### What the task requires
Can all of these lines be returned exactly?

** START Data provided **

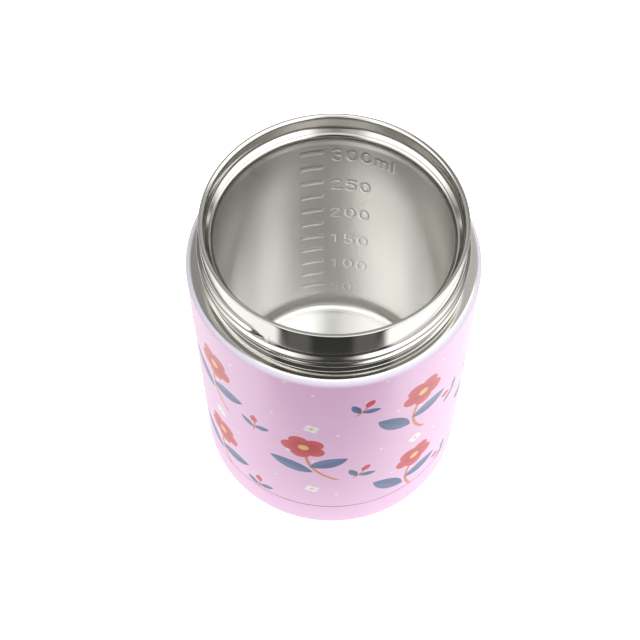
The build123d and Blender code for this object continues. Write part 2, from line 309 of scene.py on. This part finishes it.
def floral(g, s, h, ground):
    """Half-drop repeat of a five-petal flower on a stem, with small white blossoms and dots. Lengths in mm."""
    circ = 2 * math.pi * R_BODY
    cols, drop, middle, big = 8, 42.0, 49.0, 1.12
    wide = circ / cols
    RED = (0.54, 0.018, 0.040, 1)
    RED2 = (0.66, 0.050, 0.070, 1)
    BLUE = (0.070, 0.120, 0.295, 1)
    BLUE2 = (0.100, 0.165, 0.350, 1)
    VEIN = (0.035, 0.060, 0.180, 1)
    STEM = (0.70, 0.210, 0.075, 1)
    YELLOW = (0.90, 0.50, 0.16, 1)
    WHITE = (0.93, 0.88, 0.92, 1)
    soft = 0.10

    def cell(s0, h0, first):
        """Local coordinates in the repeat that holds this point, the column's number, and 1 where the
        repeat's middle is on the straight wall. Columns of number first, first + 2, ... are half a drop higher."""
        u = s + (circ / 2 + wide / 2 - s0)
        c = ffloor(u / wide)
        uu = fmod(u, wide) - wide / 2
        v = h - (middle + h0) + fmod(c + first, 2.0) * (drop / 2) + drop * 4.5
        vv = fmod(v, drop) - drop / 2
        keep = g.step(fabs(h - vv - middle) - 33.0, 0.5)
        return uu, vv, fmod(c, float(cols)), keep

    def turn(u, v, a):
        ca, sa = fcos(a), fsin(a)
        return u * ca + v * sa, v * ca - u * sa

    def disc(u, v, cx, cy, r):
        du, dv = u - cx, v - cy
        return fsqrt(du * du + dv * dv) - r

    def leaf(u, v, ox, oy, angle, length, width):
        """Pointed leaf from (ox, oy), the overlap of two circles; returns distance and place across it."""
        a = math.radians(angle)
        du, dv = u - ox, v - oy
        lx = du * math.cos(a) + dv * math.sin(a) - length / 2
        ly = dv * math.cos(a) - du * math.sin(a)
        R = (length * length / 4 + width * width / 4) / width
        off = R - width / 2
        a1, a2 = ly + off, ly - off
        d = fmax(fsqrt(lx * lx + a1 * a1), fsqrt(lx * lx + a2 * a2)) - R
        return d, lx, ly

    def bow(u, v, cx, cy, r, w, lo, hi):
        """Part of a thin ring between heights lo and hi."""
        d = fabs(disc(u, v, cx, cy, r)) - w
        return fmax(d, fmax(v - hi, lo - v))

    def petals(u, v, n, out, r):
        """n round petals about the origin."""
        rad = fsqrt(u * u + v * v)
        an = fmod(fatan2(v, u) + (math.pi / n + math.pi * 4), 2 * math.pi / n) - math.pi / n
        px, py = rad * fcos(an) - out, rad * fsin(an)
        return fsqrt(px * px + py * py) - r, rad, an

    col = ground

    def lay(d, colour, amount, softness=soft):
        nonlocal col
        col = g.mix(g.step(d, softness) * amount, col, colour)

    # white dots, under everything else
    u, v, c, keep = cell(-7.0 + wide / 2, -9.0, 1.0)
    for (cx, cy, r) in ((-7.2, 5.8, 0.55), (6.1, -8.2, 0.5), (-14.4, -12.3, 0.5), (10.5, 13.0, 0.55), (0.5, -17.2, 0.45)):
        lay(disc(u, v, cx, cy, r), WHITE, 1.0)

    # flowers on their stems
    u, v, c, keep = cell(-7.0, 0.0, 0.0)
    lean = fmod(c * 2.0, 5.0) * 0.13 - 0.28
    u, v = turn(u, v, lean)
    u, v = u * (1 / big), v * (1 / big)
    lay(bow(u, v, 15.5, 0.5, 15.4, 0.45, -12.5, 6.0), STEM, keep)
    for (ox, oy, an, ln, wd) in ((0.9, -7.6, 153, 13.0, 5.4), (0.2, -4.4, 24, 12.0, 5.0)):
        d, lx, ly = leaf(u, v, ox, oy, an, ln, wd)
        lay(d, g.mix(g.ramp(ly, -0.3, 0.6, 0.0, 1.0), BLUE, BLUE2), keep)
        lay(fmax(fabs(ly) - 0.12, d + 0.5), VEIN, keep * 0.5, 0.08)
        rib = fabs(fmod(lx + fabs(ly) * -0.9 + 20.0, 2.0) - 1.0) - 0.07
        lay(fmax(rib, d + 0.5), VEIN, keep * 0.22, 0.08)
    fu, fv = turn(u, v - 7.2, c * 0.7 + 0.3)
    d, rad, an = petals(fu, fv, 5, 3.45, 2.75)
    lay(d, g.mix(g.ramp(rad, 1.5, 5.8, 0.0, 1.0), RED, RED2), keep, soft * 1.2)
    lay(fmax(fabs(an) * rad - 0.10, fabs(rad - 3.1) - 1.2), (0.42, 0.020, 0.040, 1), keep * 0.6, 0.08)
    lay(rad - 1.45, YELLOW, keep)
    d, rad, an = petals(fu, fv, 7, 0.95, 0.16)
    lay(d, STEM, keep)

    # small sprigs of two leaves and a bud, between the columns
    u, v, c, keep = cell(-7.0 + wide / 2, -10.0, 0.0)
    u, v = turn(u, v, fmod(c * 3.0, 4.0) * 0.5 - 0.6)
    lay(bow(u, v, -40.0, 0.0, 40.0, 0.28, -3.6, 2.6), STEM, keep)
    for (ox, oy, an, ln, wd) in ((0.0, -1.2, 32, 5.6, 2.5), (-0.1, -1.9, 148, 5.6, 2.5)):
        d, lx, ly = leaf(u, v, ox, oy, an, ln, wd)
        lay(d, g.mix(g.ramp(ly, -0.2, 0.4, 0.0, 1.0), BLUE, BLUE2), keep)
    d, lx, ly = leaf(u, v, -0.4, 1.6, 95, 4.2, 2.5)
    lay(d, RED2, keep)

    # white blossoms
    u, v, c, keep = cell(-7.0, 21.0, 0.0)
    u, v = turn(u - 1.5, v, c * 0.9)
    d, rad, an = petals(u, v, 4, 1.35, 1.15)
    lay(d, WHITE, keep)
    lay(rad - 0.62, YELLOW, keep)
    return col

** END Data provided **

### Correct response
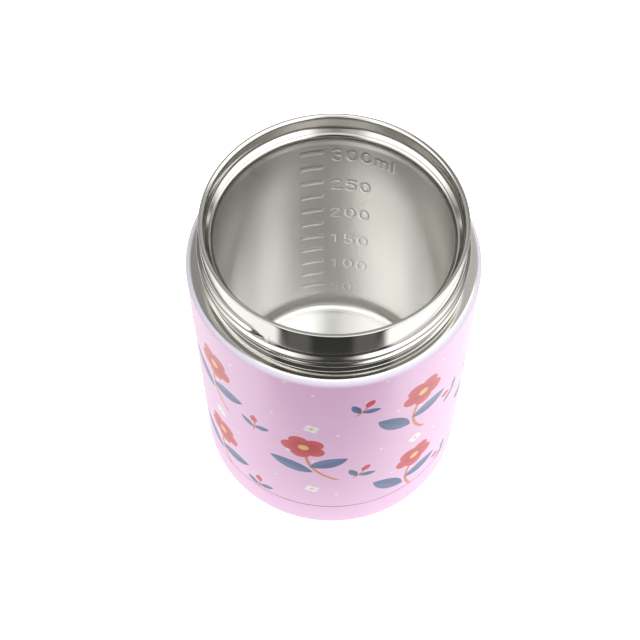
The build123d and Blender code for this object continues. Write part 2, from line 309 of scene.py on. This part finishes it.
def floral(g, s, h, ground):
    """Half-drop repeat of a five-petal flower on a stem, with small white blossoms and dots. Lengths in mm."""
    circ = 2 * math.pi * R_BODY
    cols, drop, middle, big = 8, 42.0, 49.0, 1.12
    wide = circ / cols
    RED = (0.54, 0.018, 0.040, 1)
    RED2 = (0.66, 0.050, 0.070, 1)
    BLUE = (0.070, 0.120, 0.295, 1)
    BLUE2 = (0.100, 0.165, 0.350, 1)
    VEIN = (0.035, 0.060, 0.180, 1)
    STEM = (0.70, 0.210, 0.075, 1)
    YELLOW = (0.90, 0.50, 0.16, 1)
    WHITE = (0.93, 0.88, 0.92, 1)
    soft = 0.10

    def cell(s0, h0, first):
        """Local coordinates in the repeat that holds this point, the column's number, and 1 where the
        repeat's middle is on the straight wall. Columns of number first, first + 2, ... are half a drop higher."""
        u = s + (circ / 2 + wide / 2 - s0)
        c = ffloor(u / wide)
        uu = fmod(u, wide) - wide / 2
        v = h - (middle + h0) + fmod(c + first, 2.0) * (drop / 2) + drop * 4.5
        vv = fmod(v, drop) - drop / 2
        keep = g.step(fabs(h - vv - middle) - 33.0, 0.5)
        return uu, vv, fmod(c, float(cols)), keep

    def turn(u, v, a):
        ca, sa = fcos(a), fsin(a)
        return u * ca + v * sa, v * ca - u * sa

    def disc(u, v, cx, cy, r):
        du, dv = u - cx, v - cy
        return fsqrt(du * du + dv * dv) - r

    def leaf(u, v, ox, oy, angle, length, width):
        """Pointed leaf from (ox, oy), the overlap of two circles; returns distance and place across it."""
        a = math.radians(angle)
        du, dv = u - ox, v - oy
        lx = du * math.cos(a) + dv * math.sin(a) - length / 2
        ly = dv * math.cos(a) - du * math.sin(a)
        R = (length * length / 4 + width * width / 4) / width
        off = R - width / 2
        a1, a2 = ly + off, ly - off
        d = fmax(fsqrt(lx * lx + a1 * a1), fsqrt(lx * lx + a2 * a2)) - R
        return d, lx, ly

    def bow(u, v, cx, cy, r, w, lo, hi):
        """Part of a thin ring between heights lo and hi."""
        d = fabs(disc(u, v, cx, cy, r)) - w
        return fmax(d, fmax(v - hi, lo - v))

    def petals(u, v, n, out, r):
        """n round petals about the origin."""
        rad = fsqrt(u * u + v * v)
        an = fmod(fatan2(v, u) + (math.pi / n + math.pi * 4), 2 * math.pi / n) - math.pi / n
        px, py = rad * fcos(an) - out, rad * fsin(an)
        return fsqrt(px * px + py * py) - r, rad, an

    col = ground

    def lay(d, colour, amount, softness=soft):
        nonlocal col
        col = g.mix(g.step(d, softness) * amount, col, colour)

    # white dots, under everything else
    u, v, c, keep = cell(-7.0 + wide / 2, -9.0, 1.0)
    for (cx, cy, r) in ((-7.2, 5.8, 0.55), (6.1, -8.2, 0.5), (-14.4, -12.3, 0.5), (10.5, 13.0, 0.55), (0.5, -17.2, 0.45)):
        lay(disc(u, v, cx, cy, r), WHITE, 1.0)

    # flowers on their stems
    u, v, c, keep = cell(-7.0, 0.0, 0.0)
    lean = fmod(c * 2.0, 5.0) * 0.13 - 0.28
    u, v = turn(u, v, lean)
    u, v = u * (1 / big), v * (1 / big)
    lay(bow(u, v, 15.5, 0.5, 15.4, 0.45, -12.5, 6.0), STEM, keep)
    for (ox, oy, an, ln, wd) in ((0.9, -7.6, 153, 13.0, 5.4), (0.2, -4.4, 24, 12.0, 5.0)):
        d, lx, ly = leaf(u, v, ox, oy, an, ln, wd)
        lay(d, g.mix(g.ramp(ly, -0.3, 0.6, 0.0, 1.0), BLUE, BLUE2), keep)
        lay(fmax(fabs(ly) - 0.12, d + 0.5), VEIN, keep * 0.5, 0.08)
        rib = fabs(fmod(lx + fabs(ly) * -0.9 + 20.0, 2.0) - 1.0) - 0.07
        lay(fmax(rib, d + 0.5), VEIN, keep * 0.22, 0.08)
    fu, fv = turn(u, v - 7.2, c * 0.7 + 0.3)
    d, rad, an = petals(fu, fv, 5, 3.45, 2.75)
    lay(d, g.mix(g.ramp(rad, 1.5, 5.8, 0.0, 1.0), RED, RED2), keep, soft * 1.2)
    lay(fmax(fabs(an) * rad - 0.10, fabs(rad - 3.1) - 1.2), (0.42, 0.020, 0.040, 1), keep * 0.6, 0.08)
    lay(rad - 1.45, YELLOW, keep)
    d, rad, an = petals(fu, fv, 7, 0.95, 0.16)
    lay(d, STEM, keep)

    # small sprigs of two leaves and a bud, between the columns
    u, v, c, keep = cell(-7.0 + wide / 2, -10.0, 0.0)
    u, v = turn(u, v, fmod(c * 3.0, 4.0) * 0.5 - 0.6)
    lay(bow(u, v, -40.0, 0.0, 40.0, 0.28, -3.6, 2.6), STEM, keep)
    for (ox, oy, an, ln, wd) in ((0.0, -1.2, 32, 5.6, 2.5), (-0.1, -1.9, 148, 5.6, 2.5)):
        d, lx, ly = leaf(u, v, ox, oy, an, ln, wd)
        lay(d, g.mix(g.ramp(ly, -0.2, 0.4, 0.0, 1.0), BLUE, BLUE2), keep)
    d, lx, ly = leaf(u, v, -0.4, 1.6, 95, 4.2, 2.5)
    lay(d, RED2, keep)

    # white blossoms
    u, v, c, keep = cell(-7.0, 21.0, 0.0)
    u, v = turn(u - 1.5, v, c * 0.9)
    d, rad, an = petals(u, v, 4, 1.35, 1.15)
    lay(d, WHITE, keep)
    lay(rad - 0.62, YELLOW, keep)
    return col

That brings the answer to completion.